● GIVEN INFORMATION
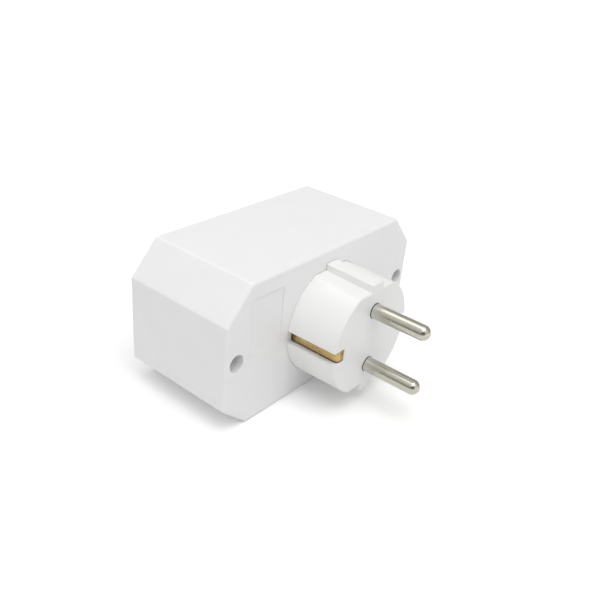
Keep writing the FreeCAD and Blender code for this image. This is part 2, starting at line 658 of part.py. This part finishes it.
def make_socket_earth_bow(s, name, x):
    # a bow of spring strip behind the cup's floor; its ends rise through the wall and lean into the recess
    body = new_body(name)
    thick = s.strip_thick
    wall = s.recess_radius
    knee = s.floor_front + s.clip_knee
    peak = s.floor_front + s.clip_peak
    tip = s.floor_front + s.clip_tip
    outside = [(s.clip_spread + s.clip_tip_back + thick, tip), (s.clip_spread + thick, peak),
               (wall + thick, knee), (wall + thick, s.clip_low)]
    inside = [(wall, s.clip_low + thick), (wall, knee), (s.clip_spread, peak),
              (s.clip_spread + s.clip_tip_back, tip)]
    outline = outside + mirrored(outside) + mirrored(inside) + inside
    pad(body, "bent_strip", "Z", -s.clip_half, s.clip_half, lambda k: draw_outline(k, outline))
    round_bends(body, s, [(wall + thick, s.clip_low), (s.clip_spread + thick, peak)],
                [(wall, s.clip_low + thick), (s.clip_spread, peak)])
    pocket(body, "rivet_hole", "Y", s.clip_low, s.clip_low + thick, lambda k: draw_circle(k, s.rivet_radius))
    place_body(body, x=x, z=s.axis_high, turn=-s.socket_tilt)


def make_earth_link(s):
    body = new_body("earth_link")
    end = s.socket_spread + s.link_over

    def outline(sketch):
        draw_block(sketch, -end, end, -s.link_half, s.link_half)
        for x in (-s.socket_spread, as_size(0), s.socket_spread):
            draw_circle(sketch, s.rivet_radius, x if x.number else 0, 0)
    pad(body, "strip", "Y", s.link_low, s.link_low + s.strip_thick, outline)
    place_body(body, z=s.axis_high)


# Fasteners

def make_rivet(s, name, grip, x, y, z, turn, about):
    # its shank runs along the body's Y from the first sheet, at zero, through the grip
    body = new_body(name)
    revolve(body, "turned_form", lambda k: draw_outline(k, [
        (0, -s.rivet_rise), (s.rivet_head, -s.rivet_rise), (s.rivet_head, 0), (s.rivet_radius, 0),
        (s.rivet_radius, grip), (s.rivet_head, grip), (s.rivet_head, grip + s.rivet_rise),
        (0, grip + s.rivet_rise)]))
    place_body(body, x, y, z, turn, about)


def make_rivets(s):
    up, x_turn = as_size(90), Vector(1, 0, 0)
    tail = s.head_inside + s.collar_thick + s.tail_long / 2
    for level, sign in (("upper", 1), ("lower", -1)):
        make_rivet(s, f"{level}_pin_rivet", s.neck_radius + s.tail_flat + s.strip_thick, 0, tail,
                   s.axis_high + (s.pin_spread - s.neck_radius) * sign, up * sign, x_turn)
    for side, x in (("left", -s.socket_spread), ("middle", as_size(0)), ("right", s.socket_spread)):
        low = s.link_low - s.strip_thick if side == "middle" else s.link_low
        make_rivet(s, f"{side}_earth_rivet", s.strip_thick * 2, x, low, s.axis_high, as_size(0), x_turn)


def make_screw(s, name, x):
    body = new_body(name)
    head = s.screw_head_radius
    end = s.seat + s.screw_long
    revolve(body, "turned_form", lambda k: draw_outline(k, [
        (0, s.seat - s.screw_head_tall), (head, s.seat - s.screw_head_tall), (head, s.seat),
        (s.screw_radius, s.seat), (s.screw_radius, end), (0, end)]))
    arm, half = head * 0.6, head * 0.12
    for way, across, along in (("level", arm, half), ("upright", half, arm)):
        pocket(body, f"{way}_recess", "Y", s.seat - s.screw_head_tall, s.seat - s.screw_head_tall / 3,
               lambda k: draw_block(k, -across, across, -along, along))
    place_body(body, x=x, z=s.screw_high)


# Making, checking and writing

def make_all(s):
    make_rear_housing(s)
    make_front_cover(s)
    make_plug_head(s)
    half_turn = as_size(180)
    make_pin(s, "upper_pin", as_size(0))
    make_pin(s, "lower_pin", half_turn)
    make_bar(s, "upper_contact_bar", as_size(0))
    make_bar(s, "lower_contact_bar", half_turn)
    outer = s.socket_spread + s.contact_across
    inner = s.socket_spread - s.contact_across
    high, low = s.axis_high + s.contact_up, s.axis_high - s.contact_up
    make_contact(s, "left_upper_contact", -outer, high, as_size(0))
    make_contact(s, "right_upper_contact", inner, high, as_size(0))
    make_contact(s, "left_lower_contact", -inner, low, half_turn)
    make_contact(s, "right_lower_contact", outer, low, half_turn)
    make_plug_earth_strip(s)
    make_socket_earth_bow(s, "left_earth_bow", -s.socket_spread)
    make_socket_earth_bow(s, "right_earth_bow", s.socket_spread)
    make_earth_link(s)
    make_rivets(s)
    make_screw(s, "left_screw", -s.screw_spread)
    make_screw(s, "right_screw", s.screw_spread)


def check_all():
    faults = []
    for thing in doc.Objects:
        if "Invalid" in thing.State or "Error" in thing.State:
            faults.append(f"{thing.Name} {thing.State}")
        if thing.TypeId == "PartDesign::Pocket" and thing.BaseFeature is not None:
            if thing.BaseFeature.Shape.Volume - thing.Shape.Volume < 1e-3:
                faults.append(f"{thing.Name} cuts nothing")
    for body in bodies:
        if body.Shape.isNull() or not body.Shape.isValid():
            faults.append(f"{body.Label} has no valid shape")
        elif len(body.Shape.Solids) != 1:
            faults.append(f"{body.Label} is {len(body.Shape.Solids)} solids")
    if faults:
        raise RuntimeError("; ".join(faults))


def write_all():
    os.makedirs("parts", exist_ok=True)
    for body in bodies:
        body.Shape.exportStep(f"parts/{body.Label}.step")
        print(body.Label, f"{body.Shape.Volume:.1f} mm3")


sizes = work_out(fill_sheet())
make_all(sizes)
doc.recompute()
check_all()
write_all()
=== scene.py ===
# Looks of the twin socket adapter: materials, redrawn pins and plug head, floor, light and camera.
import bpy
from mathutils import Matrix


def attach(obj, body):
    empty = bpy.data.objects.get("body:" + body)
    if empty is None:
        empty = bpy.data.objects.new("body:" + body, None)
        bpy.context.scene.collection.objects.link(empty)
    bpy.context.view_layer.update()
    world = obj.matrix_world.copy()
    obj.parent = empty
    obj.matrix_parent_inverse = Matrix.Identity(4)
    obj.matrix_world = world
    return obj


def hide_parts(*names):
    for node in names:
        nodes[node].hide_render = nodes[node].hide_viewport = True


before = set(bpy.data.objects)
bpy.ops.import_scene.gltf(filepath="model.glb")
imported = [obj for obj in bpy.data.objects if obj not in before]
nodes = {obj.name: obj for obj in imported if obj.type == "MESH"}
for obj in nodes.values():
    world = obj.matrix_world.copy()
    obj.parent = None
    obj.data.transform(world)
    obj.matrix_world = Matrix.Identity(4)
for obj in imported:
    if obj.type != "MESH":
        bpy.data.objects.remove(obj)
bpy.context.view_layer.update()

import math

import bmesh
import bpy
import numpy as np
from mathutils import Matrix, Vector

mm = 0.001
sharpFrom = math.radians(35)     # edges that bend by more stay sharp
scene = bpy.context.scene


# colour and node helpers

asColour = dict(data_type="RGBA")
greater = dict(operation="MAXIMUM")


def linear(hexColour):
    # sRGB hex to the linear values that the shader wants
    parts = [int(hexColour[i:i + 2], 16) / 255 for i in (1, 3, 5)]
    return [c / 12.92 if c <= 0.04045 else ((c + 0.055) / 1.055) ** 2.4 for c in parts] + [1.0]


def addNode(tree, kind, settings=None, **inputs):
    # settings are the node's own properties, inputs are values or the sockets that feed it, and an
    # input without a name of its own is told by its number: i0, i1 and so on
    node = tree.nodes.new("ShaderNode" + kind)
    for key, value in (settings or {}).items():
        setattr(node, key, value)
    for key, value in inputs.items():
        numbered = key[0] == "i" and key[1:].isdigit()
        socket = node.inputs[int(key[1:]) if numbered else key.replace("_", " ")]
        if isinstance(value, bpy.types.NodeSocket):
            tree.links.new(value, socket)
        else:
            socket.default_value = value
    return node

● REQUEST
Take the line containing "for thing in" and the line containing "from mathutils import Matrix, Vector". Write out both and all lines between, exactly, and nothing more.

● RESPONSE
    for thing in doc.Objects:
        if "Invalid" in thing.State or "Error" in thing.State:
            faults.append(f"{thing.Name} {thing.State}")
        if thing.TypeId == "PartDesign::Pocket" and thing.BaseFeature is not None:
            if thing.BaseFeature.Shape.Volume - thing.Shape.Volume < 1e-3:
                faults.append(f"{thing.Name} cuts nothing")
    for body in bodies:
        if body.Shape.isNull() or not body.Shape.isValid():
            faults.append(f"{body.Label} has no valid shape")
        elif len(body.Shape.Solids) != 1:
            faults.append(f"{body.Label} is {len(body.Shape.Solids)} solids")
    if faults:
        raise RuntimeError("; ".join(faults))


def write_all():
    os.makedirs("parts", exist_ok=True)
    for body in bodies:
        body.Shape.exportStep(f"parts/{body.Label}.step")
        print(body.Label, f"{body.Shape.Volume:.1f} mm3")


sizes = work_out(fill_sheet())
make_all(sizes)
doc.recompute()
check_all()
write_all()
=== scene.py ===
# Looks of the twin socket adapter: materials, redrawn pins and plug head, floor, light and camera.
import bpy
from mathutils import Matrix


def attach(obj, body):
    empty = bpy.data.objects.get("body:" + body)
    if empty is None:
        empty = bpy.data.objects.new("body:" + body, None)
        bpy.context.scene.collection.objects.link(empty)
    bpy.context.view_layer.update()
    world = obj.matrix_world.copy()
    obj.parent = empty
    obj.matrix_parent_inverse = Matrix.Identity(4)
    obj.matrix_world = world
    return obj


def hide_parts(*names):
    for node in names:
        nodes[node].hide_render = nodes[node].hide_viewport = True


before = set(bpy.data.objects)
bpy.ops.import_scene.gltf(filepath="model.glb")
imported = [obj for obj in bpy.data.objects if obj not in before]
nodes = {obj.name: obj for obj in imported if obj.type == "MESH"}
for obj in nodes.values():
    world = obj.matrix_world.copy()
    obj.parent = None
    obj.data.transform(world)
    obj.matrix_world = Matrix.Identity(4)
for obj in imported:
    if obj.type != "MESH":
        bpy.data.objects.remove(obj)
bpy.context.view_layer.update()

import math

import bmesh
import bpy
import numpy as np
from mathutils import Matrix, Vector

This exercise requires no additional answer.